== Instructions to follow ==
Set the following entries down again exactly, line by line.
- - - - -
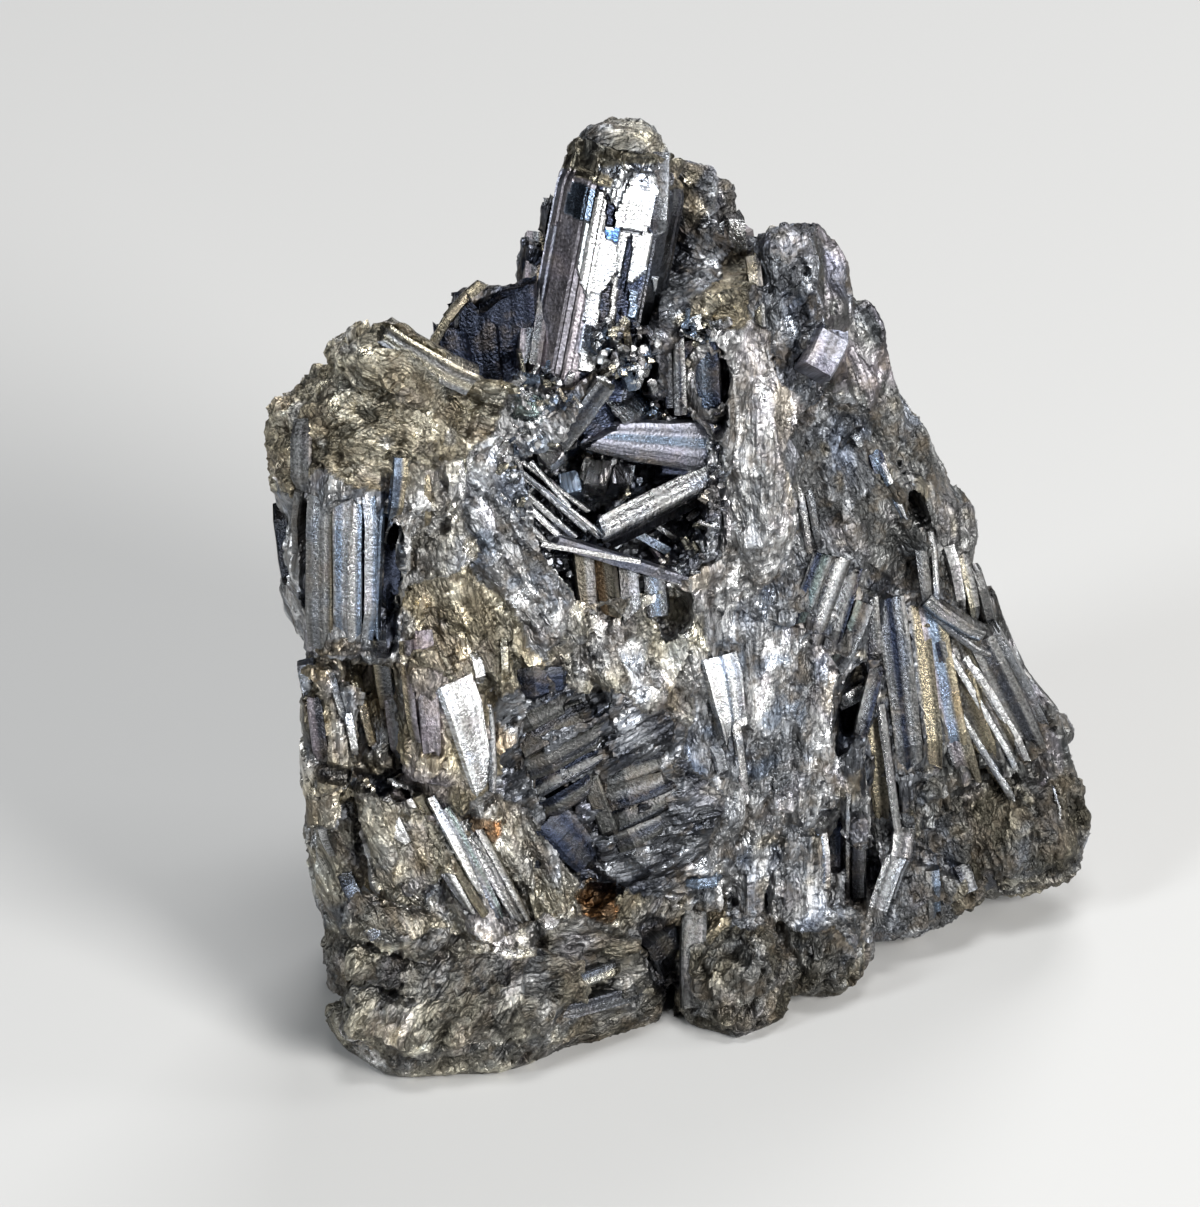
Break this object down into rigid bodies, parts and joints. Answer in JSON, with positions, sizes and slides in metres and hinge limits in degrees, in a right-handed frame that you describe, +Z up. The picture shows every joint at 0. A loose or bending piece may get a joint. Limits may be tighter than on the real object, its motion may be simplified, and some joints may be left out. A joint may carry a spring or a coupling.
{
  "type": "stibnite crystal spray",
  "caption": "Steep hand specimen of lead-grey stibnite: bladed and prismatic crystals grown together, with a crystal-lined hollow in front and a flat trimmed base.",
  "frame": {"origin": "middle of the bounding box at the flat base, on the surface it stands on", "axes": "+Z up, towards the big blunt prism at the top; the front with the hollow faces -Y; +X is to the right seen from the front"},
  "size_m": [0.0838, 0.0536, 0.0896],
  "materials": {
    "stibnite": "bright metallic lustre on crystal faces, matt where broken",
    "stibnite_hollow": "bright metallic lustre"
  },
  "bodies": {
    "root": {"stibnite_cluster": "stibnite", "hollow_crystals": "stibnite_hollow"}
  },
  "joints": []
}
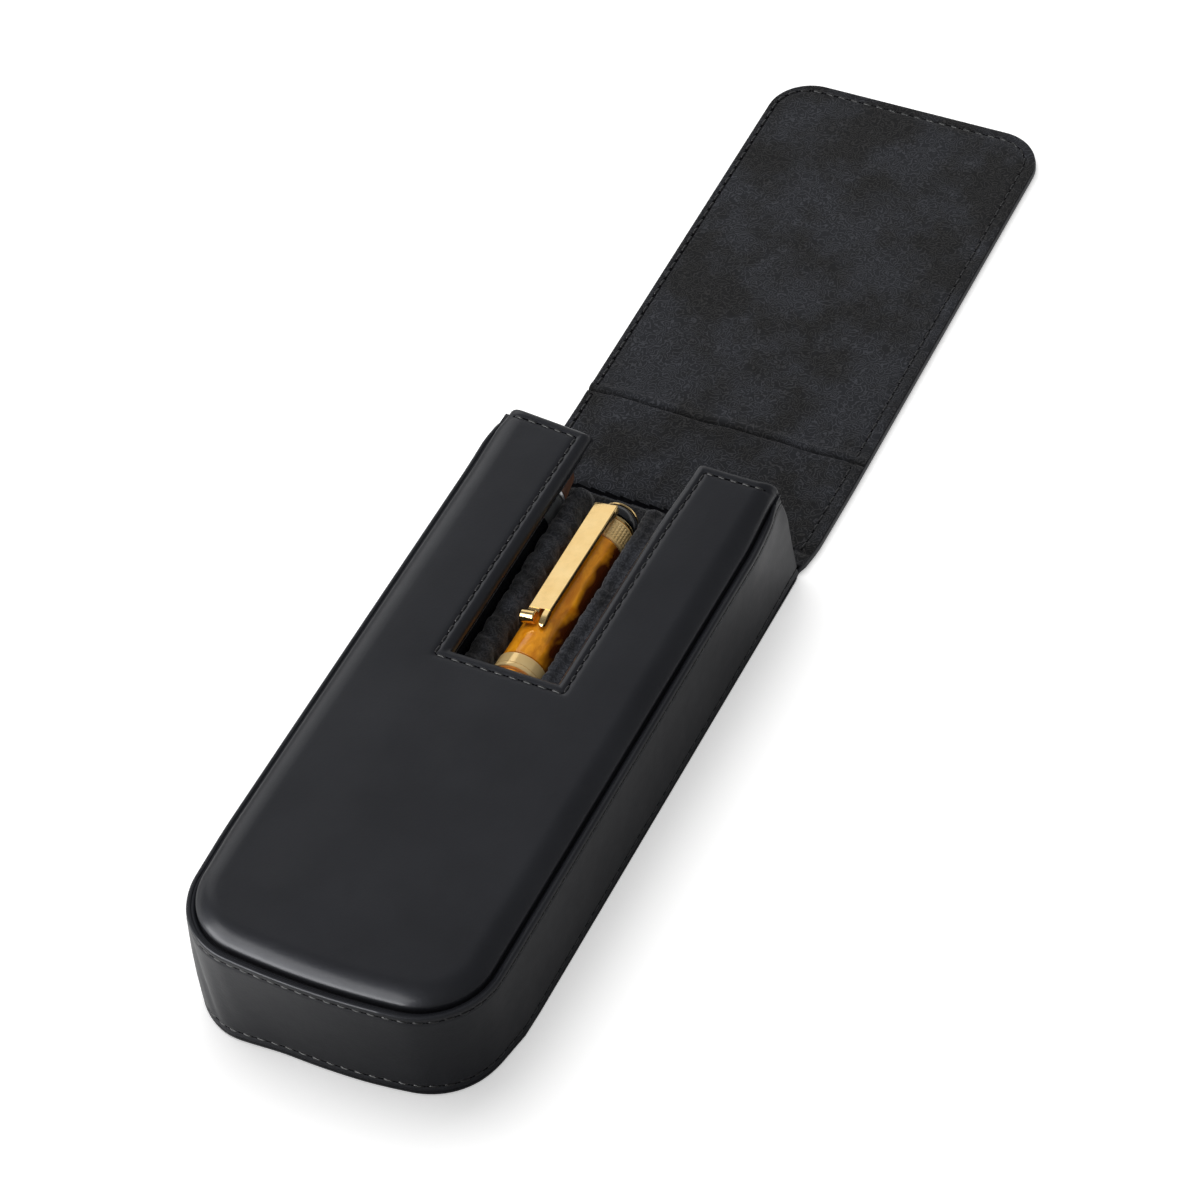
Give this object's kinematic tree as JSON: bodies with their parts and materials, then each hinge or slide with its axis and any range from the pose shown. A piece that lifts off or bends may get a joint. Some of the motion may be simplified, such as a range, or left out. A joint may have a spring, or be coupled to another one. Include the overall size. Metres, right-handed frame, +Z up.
{
  "type": "leather pen case",
  "caption": "Rigid leather pen case with a rounded closed end, a windowed padded front, padded pen slots and a folding flap, lying open with pens inside.",
  "frame": {"origin": "on the table under the middle of the whole outline, with the flap laid open", "axes": "+X across the case to the right, +Y from the closed end towards the flap's tip, +Z up from the table through the windowed front"},
  "size_m": [0.076, 0.3416, 0.0344],
  "materials": {
    "leather": "smooth black leather, soft satin sheen",
    "suede": "charcoal suede lining, matt and mottled",
    "board": "grey bookbinder's board, hidden",
    "foam": "thin padding, hidden",
    "thread": "waxed black thread",
    "steel": "plated",
    "gold": "polished gold plate",
    "amber_resin": "polished amber and brown marbled resin",
    "dark_resin": "polished black resin",
    "grey_resin": "satin dark grey",
    "brown_wood": "oiled red-brown wood"
  },
  "bodies": {
    "case": {"back_leather": "leather", "back_board": "board", "back_lining": "suede", "side_wall_leather": "leather", "side_wall_board": "board", "side_wall_lining": "suede", "front_seam_thread": "thread", "back_seam_thread": "thread", "front_leather": "leather", "front_foam": "foam", "front_board": "board", "front_lining": "suede", "front_disc_left": "steel", "front_disc_right": "steel", "window_seam_thread": "thread", "cradle_cover": "suede", "cradle_foam": "foam", "divider_cover_left": "suede", "divider_core_left": "foam", "divider_cover_right": "suede", "divider_core_right": "foam"},
    "spine": {"spine_leather": "leather", "spine_board": "board", "spine_lining": "suede", "spine_seam_thread_left": "thread", "spine_seam_thread_right": "thread"},
    "flap": {"flap_leather": "leather", "flap_board": "board", "flap_lining": "suede", "flap_magnet_left": "steel", "flap_magnet_right": "steel", "flap_seam_thread": "thread"},
    "amber_pen": {"amber_pen_finial": "dark_resin", "amber_pen_finial_ring": "gold", "amber_pen_knurled_band": "gold", "amber_pen_clip": "gold", "amber_pen_cap": "amber_resin", "amber_pen_cap_band": "gold", "amber_pen_barrel": "amber_resin", "amber_pen_end": "gold"},
    "dark_pen": {"dark_pen_finial": "brown_wood", "dark_pen_ring": "steel", "dark_pen_collar": "grey_resin", "dark_pen_barrel": "dark_resin", "dark_pen_end": "dark_resin"}
  },
  "joints": [
    {"name": "root_fold", "type": "hinge", "parent": "case", "child": "spine", "pos_m": [0, 0.00875, 0.003], "axis": [1, 0, 0], "range_deg": [0, 90]},
    {"name": "crease_fold", "type": "hinge", "parent": "spine", "child": "flap", "pos_m": [0, 0.04375, 0.003], "axis": [1, 0, 0], "range_deg": [0, 91.3]},
    {"name": "amber_pen_slide", "type": "slide", "parent": "case", "child": "amber_pen", "axis": [0, 1, 0], "range_m": [0, 0.2]},
    {"name": "dark_pen_slide", "type": "slide", "parent": "case", "child": "dark_pen", "axis": [0, 1, 0], "range_m": [0, 0.2]}
  ]
}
- - - - -
== The output ==
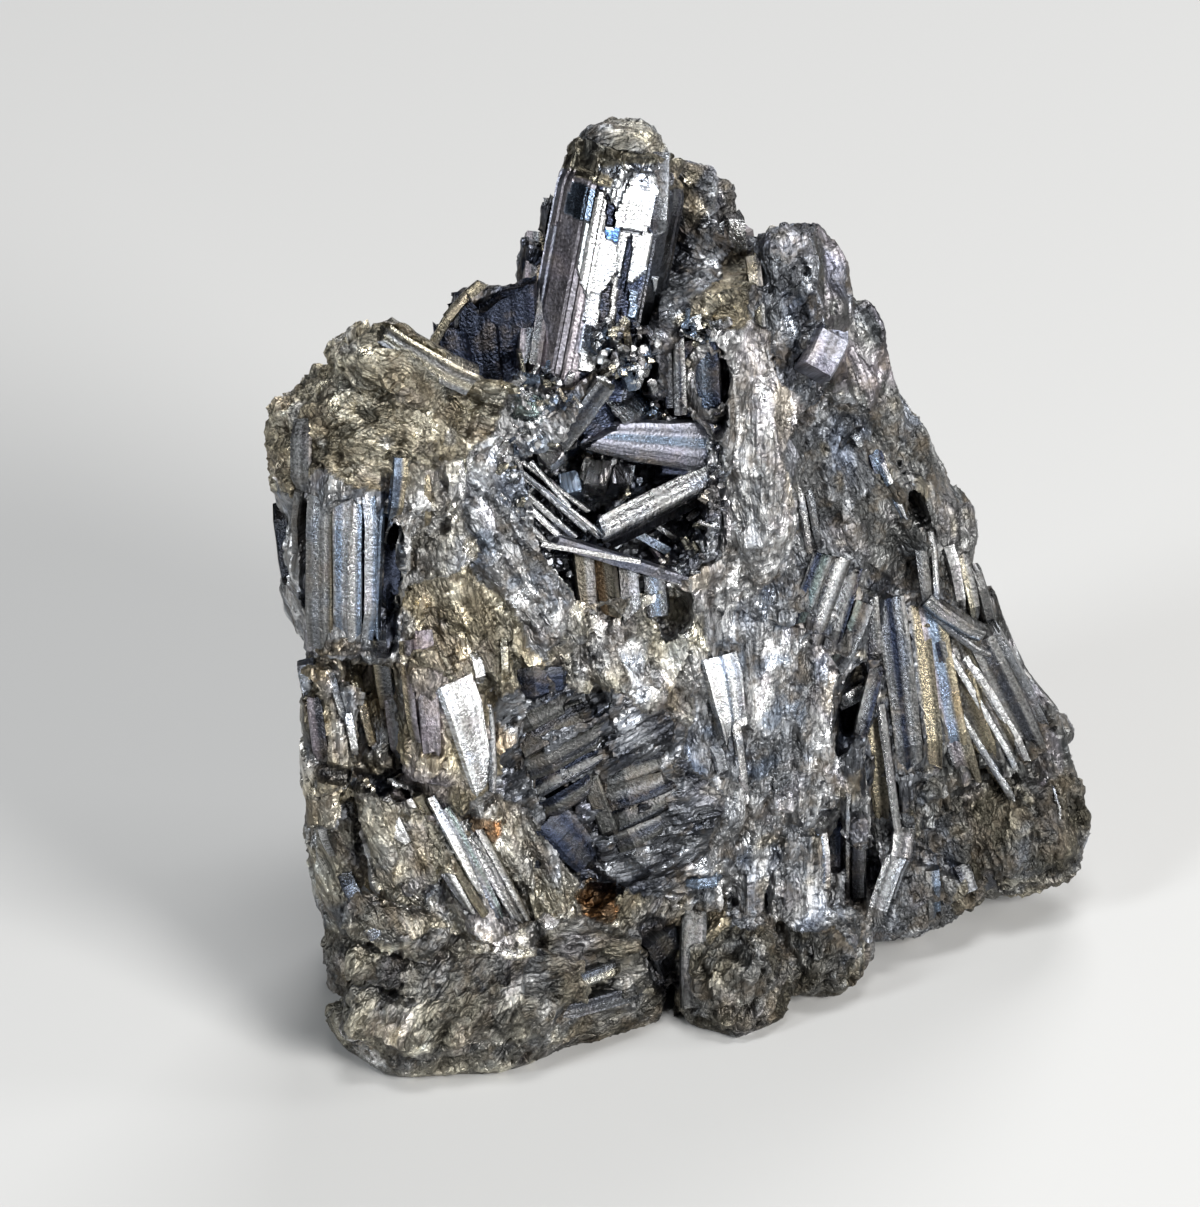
Break this object down into rigid bodies, parts and joints. Answer in JSON, with positions, sizes and slides in metres and hinge limits in degrees, in a right-handed frame that you describe, +Z up. The picture shows every joint at 0. A loose or bending piece may get a joint. Limits may be tighter than on the real object, its motion may be simplified, and some joints may be left out. A joint may carry a spring or a coupling.
{
  "type": "stibnite crystal spray",
  "caption": "Steep hand specimen of lead-grey stibnite: bladed and prismatic crystals grown together, with a crystal-lined hollow in front and a flat trimmed base.",
  "frame": {"origin": "middle of the bounding box at the flat base, on the surface it stands on", "axes": "+Z up, towards the big blunt prism at the top; the front with the hollow faces -Y; +X is to the right seen from the front"},
  "size_m": [0.0838, 0.0536, 0.0896],
  "materials": {
    "stibnite": "bright metallic lustre on crystal faces, matt where broken",
    "stibnite_hollow": "bright metallic lustre"
  },
  "bodies": {
    "root": {"stibnite_cluster": "stibnite", "hollow_crystals": "stibnite_hollow"}
  },
  "joints": []
}
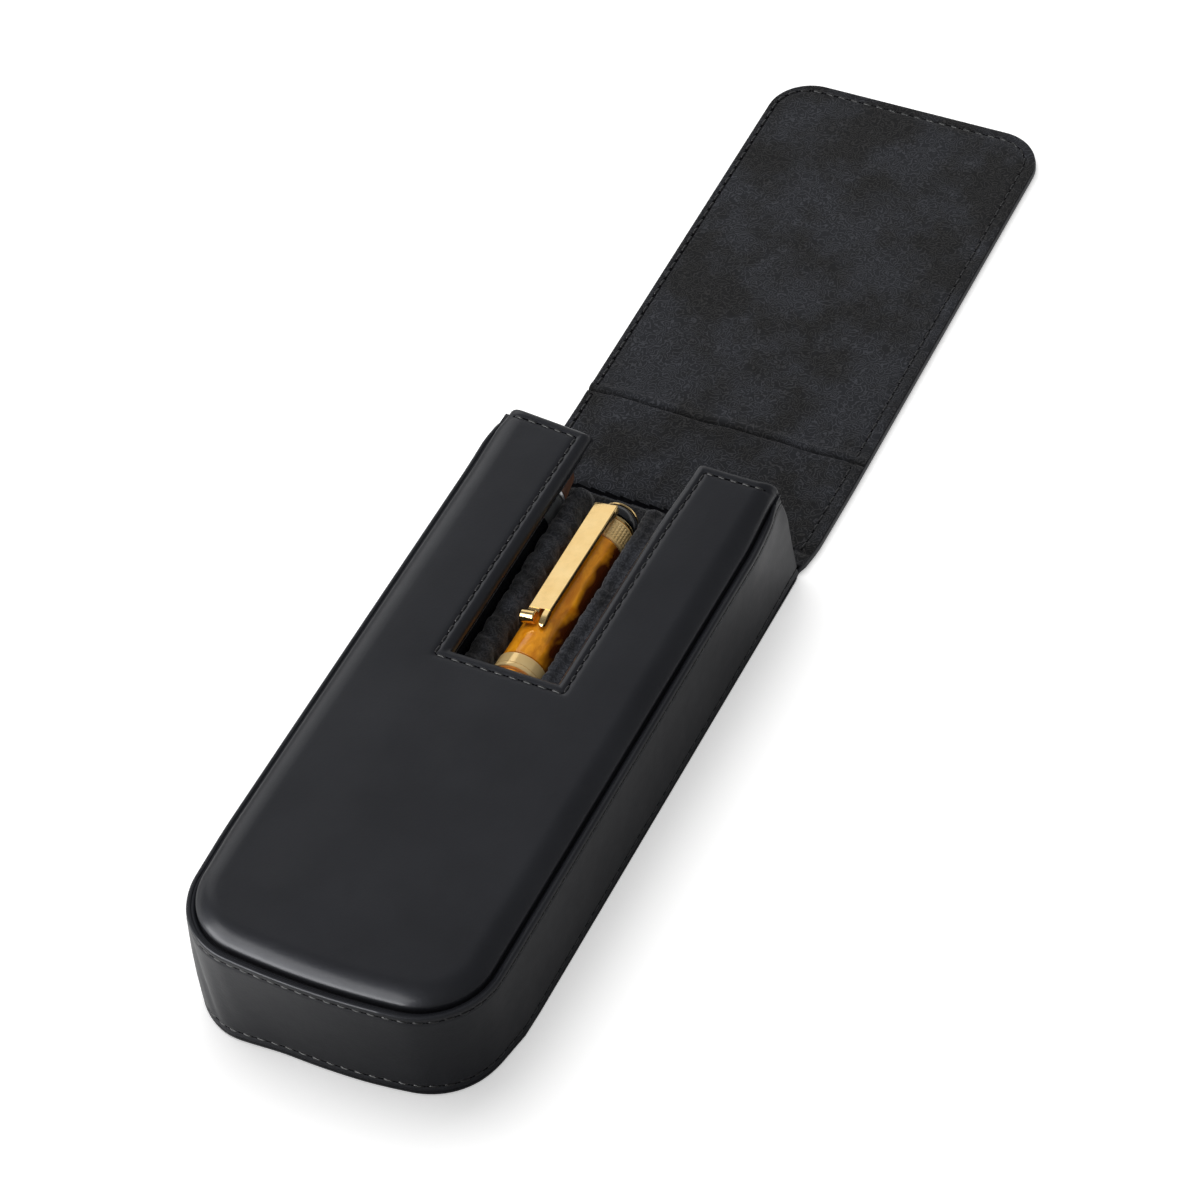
Give this object's kinematic tree as JSON: bodies with their parts and materials, then each hinge or slide with its axis and any range from the pose shown. A piece that lifts off or bends may get a joint. Some of the motion may be simplified, such as a range, or left out. A joint may have a spring, or be coupled to another one. Include the overall size. Metres, right-handed frame, +Z up.
{
  "type": "leather pen case",
  "caption": "Rigid leather pen case with a rounded closed end, a windowed padded front, padded pen slots and a folding flap, lying open with pens inside.",
  "frame": {"origin": "on the table under the middle of the whole outline, with the flap laid open", "axes": "+X across the case to the right, +Y from the closed end towards the flap's tip, +Z up from the table through the windowed front"},
  "size_m": [0.076, 0.3416, 0.0344],
  "materials": {
    "leather": "smooth black leather, soft satin sheen",
    "suede": "charcoal suede lining, matt and mottled",
    "board": "grey bookbinder's board, hidden",
    "foam": "thin padding, hidden",
    "thread": "waxed black thread",
    "steel": "plated",
    "gold": "polished gold plate",
    "amber_resin": "polished amber and brown marbled resin",
    "dark_resin": "polished black resin",
    "grey_resin": "satin dark grey",
    "brown_wood": "oiled red-brown wood"
  },
  "bodies": {
    "case": {"back_leather": "leather", "back_board": "board", "back_lining": "suede", "side_wall_leather": "leather", "side_wall_board": "board", "side_wall_lining": "suede", "front_seam_thread": "thread", "back_seam_thread": "thread", "front_leather": "leather", "front_foam": "foam", "front_board": "board", "front_lining": "suede", "front_disc_left": "steel", "front_disc_right": "steel", "window_seam_thread": "thread", "cradle_cover": "suede", "cradle_foam": "foam", "divider_cover_left": "suede", "divider_core_left": "foam", "divider_cover_right": "suede", "divider_core_right": "foam"},
    "spine": {"spine_leather": "leather", "spine_board": "board", "spine_lining": "suede", "spine_seam_thread_left": "thread", "spine_seam_thread_right": "thread"},
    "flap": {"flap_leather": "leather", "flap_board": "board", "flap_lining": "suede", "flap_magnet_left": "steel", "flap_magnet_right": "steel", "flap_seam_thread": "thread"},
    "amber_pen": {"amber_pen_finial": "dark_resin", "amber_pen_finial_ring": "gold", "amber_pen_knurled_band": "gold", "amber_pen_clip": "gold", "amber_pen_cap": "amber_resin", "amber_pen_cap_band": "gold", "amber_pen_barrel": "amber_resin", "amber_pen_end": "gold"},
    "dark_pen": {"dark_pen_finial": "brown_wood", "dark_pen_ring": "steel", "dark_pen_collar": "grey_resin", "dark_pen_barrel": "dark_resin", "dark_pen_end": "dark_resin"}
  },
  "joints": [
    {"name": "root_fold", "type": "hinge", "parent": "case", "child": "spine", "pos_m": [0, 0.00875, 0.003], "axis": [1, 0, 0], "range_deg": [0, 90]},
    {"name": "crease_fold", "type": "hinge", "parent": "spine", "child": "flap", "pos_m": [0, 0.04375, 0.003], "axis": [1, 0, 0], "range_deg": [0, 91.3]},
    {"name": "amber_pen_slide", "type": "slide", "parent": "case", "child": "amber_pen", "axis": [0, 1, 0], "range_m": [0, 0.2]},
    {"name": "dark_pen_slide", "type": "slide", "parent": "case", "child": "dark_pen", "axis": [0, 1, 0], "range_m": [0, 0.2]}
  ]
}